The life of an Afro-Latina.
I hate talking about nationality. Nationality might not even be the right word to use.... maybe cultural background is more politically correct. However, no one ever asks that. Well they don't ever ask nationality either. It's usually just... "What are you?." I go on to say my mom is Puerto Rican and my dad is Colombian. Than they tell me "are you not mixed with black?" Than I say, "yes I am, I identify as Afro-Latina". This is where it gets annoying. 8 out of 10 times I am going to be asked, "Why can't you just say you're black. Why do you have to add all that extra stuff to it?" There is no extra to it. I want you to understand my culture so that you can better understand me. My skin is melanin but my culture is different than an African Americans, Africans, Afro-Canadian, etc. Black is a color. That doesn't tell you that I grew up eating rice and beans for breakfast, lunch, and dinner. It doesn't tell you that my grandma used to sing us "coritos" in the morning or that we greet everyone with a kiss.

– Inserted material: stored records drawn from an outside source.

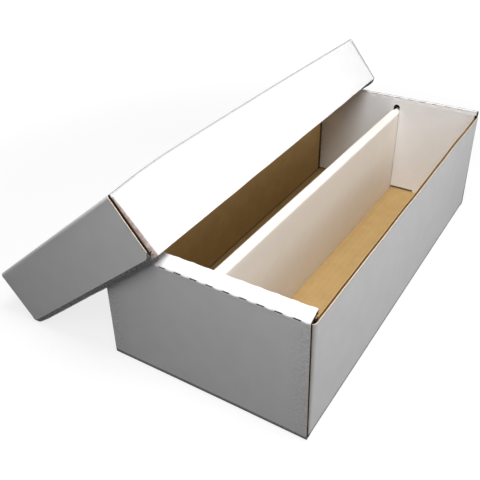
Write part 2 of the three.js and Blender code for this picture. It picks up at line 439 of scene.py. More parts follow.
@dataclass(frozen=True)
class Grain:
    """The size of a noise texture.

    Attributes:
        scale: features per metre.
        detail: octaves.
        rough: how strong the finer octaves are.
        stretch: how much finer it is along each axis.
        span: the values that become 0 and 1.
    """

    scale: float
    detail: float = 2.0
    rough: float = 0.5
    stretch: Place | None = None
    span: Flat | None = None


PULP_CLOUD = Grain(55.0, 4.0, 0.6)
FIBRE_STREAK = Grain(260.0, 3.0, 0.55, stretch=(1.0, 7.0, 1.0))
FIBRE_HAIR = Grain(900.0, 2.0, 0.7, stretch=(1.0, 3.0, 1.0), span=(0.6, 0.72))
PAPER_TOOTH = Grain(2100.0, 2.0, 0.6)
FLUTE_DRIFT = Grain(24.0, 1.0, stretch=(1.0, 0.35, 1.0))
FLUTE_PATCH = Grain(30.0, span=(0.3, 0.62))
BROKEN_EDGE = Grain(420.0, 4.0, 0.7, span=(0.42, 0.66))
STRAINED_FOLD = Grain(240.0, 3.0, 0.6, span=(0.2, 0.6))
SMUDGE = Grain(11.0, 3.0, 0.55, span=(0.52, 0.78))
DUST_GRAIN = Grain(160.0, 3.0, 0.6, span=(0.35, 0.7))

CLOUD_SHARE = 0.7
MOTTLE_SPAN = (0.35, 0.65)
STREAK_HEIGHT_SHARE = 0.6
DRIFT_TURNS = 0.35
PATCH_SHARE = 0.7
STRAIN_SHARE = 0.4
# How much noise breaks up the lines of painted shade.
SHADE_BREAK_SHARE = 0.2

BAND_GAIN = 4.0
DUST_SHARE = 0.25
ROUGH_SWING = 0.12
PAPER_SPECULAR = 0.32

NODES_PER_LINE = 8
NODE_WIDTH = 180
NODE_HEIGHT = 220


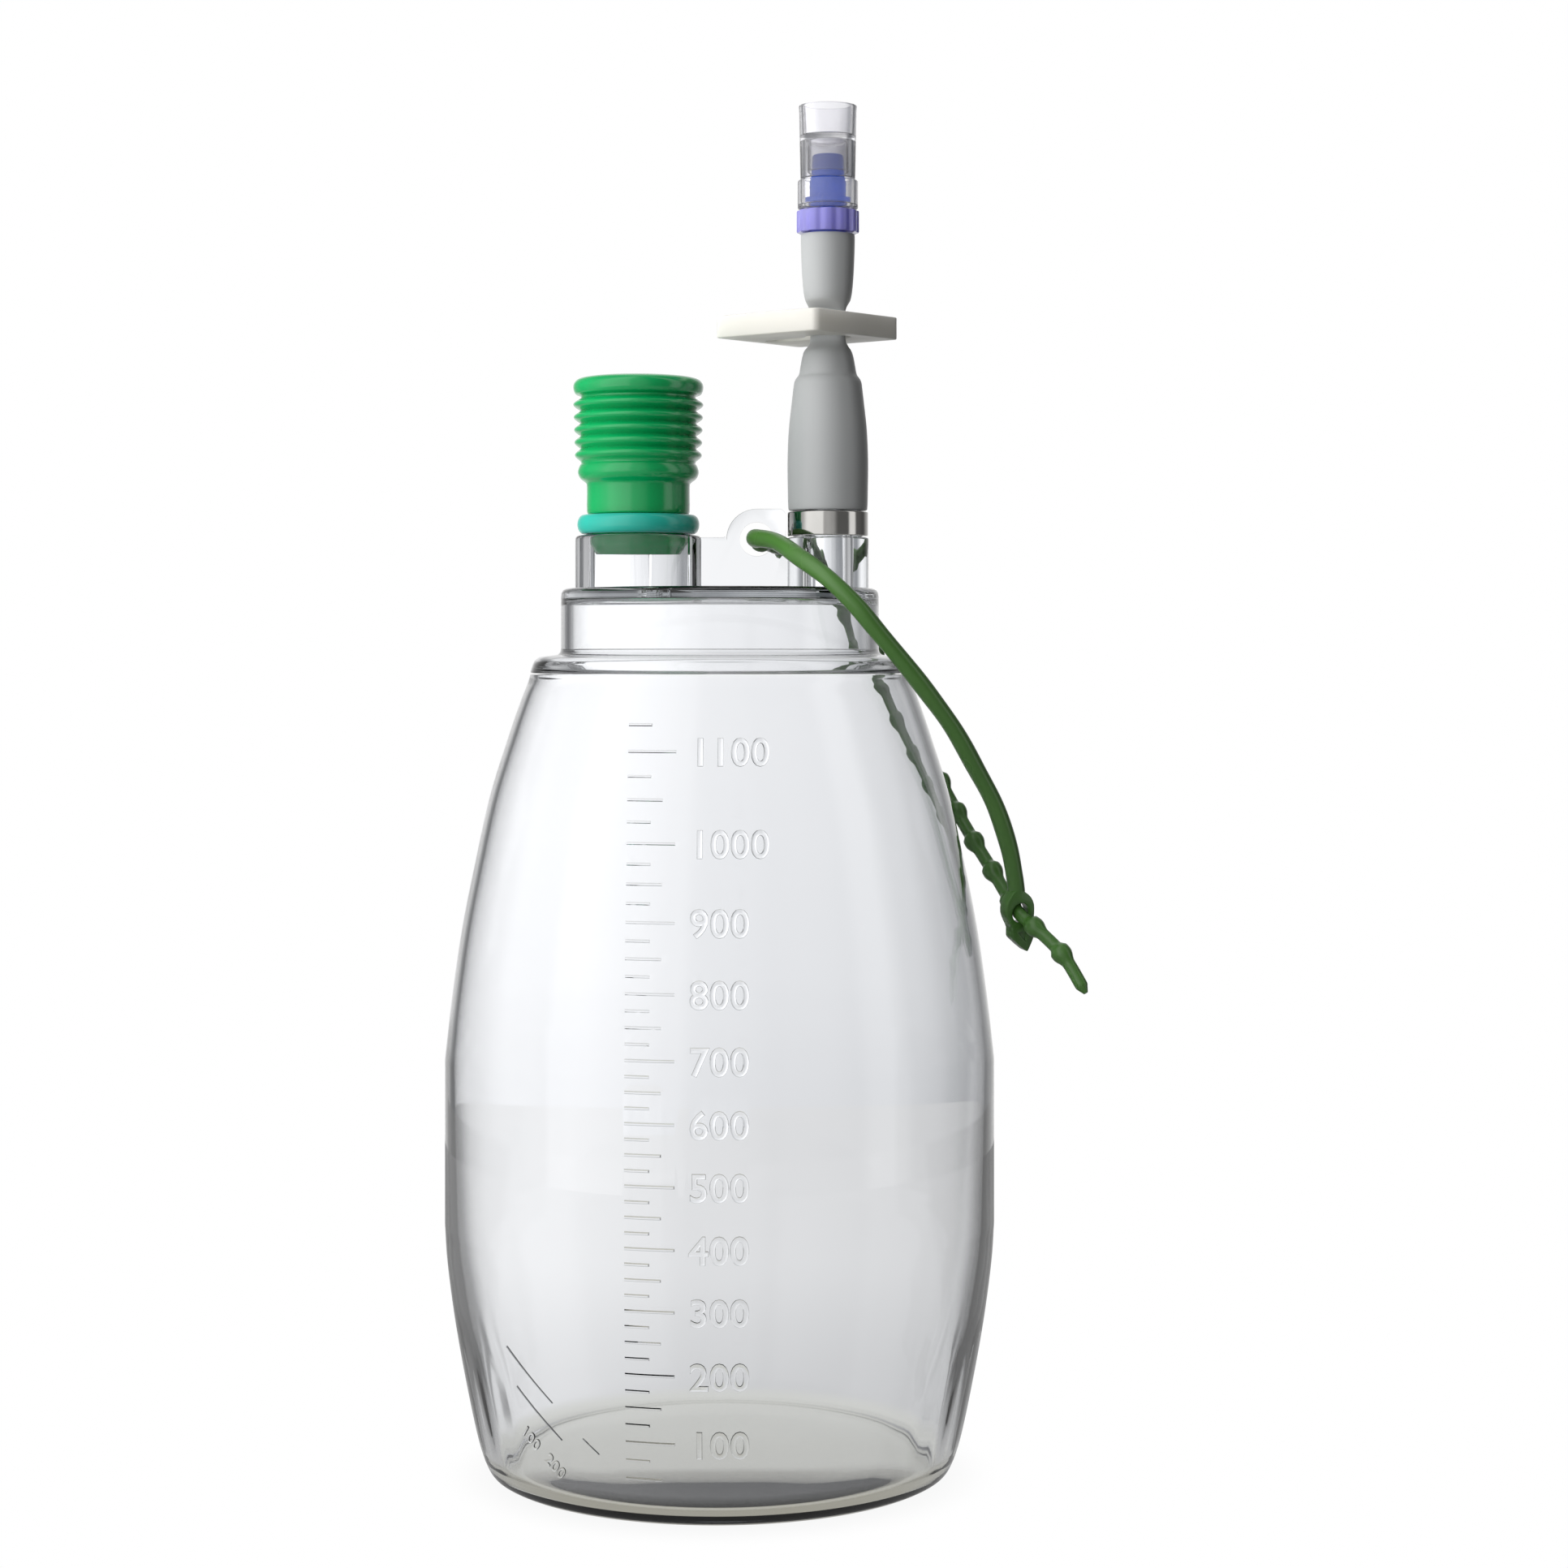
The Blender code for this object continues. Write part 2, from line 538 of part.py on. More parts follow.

Yes, I can say I am black. If I am identifying myself on a survey, selecting a race, etc. I will put black. But being black is being much more than "black". We cannot confine melanin into a "one-size fits all". That's the beauty of being "black" its so diverse. That doesn't take away from the fact that, an Afro-Latina is black. We are not hiding from it or ashamed. Afro-Latina just means we embrace it along with everything else that defines us.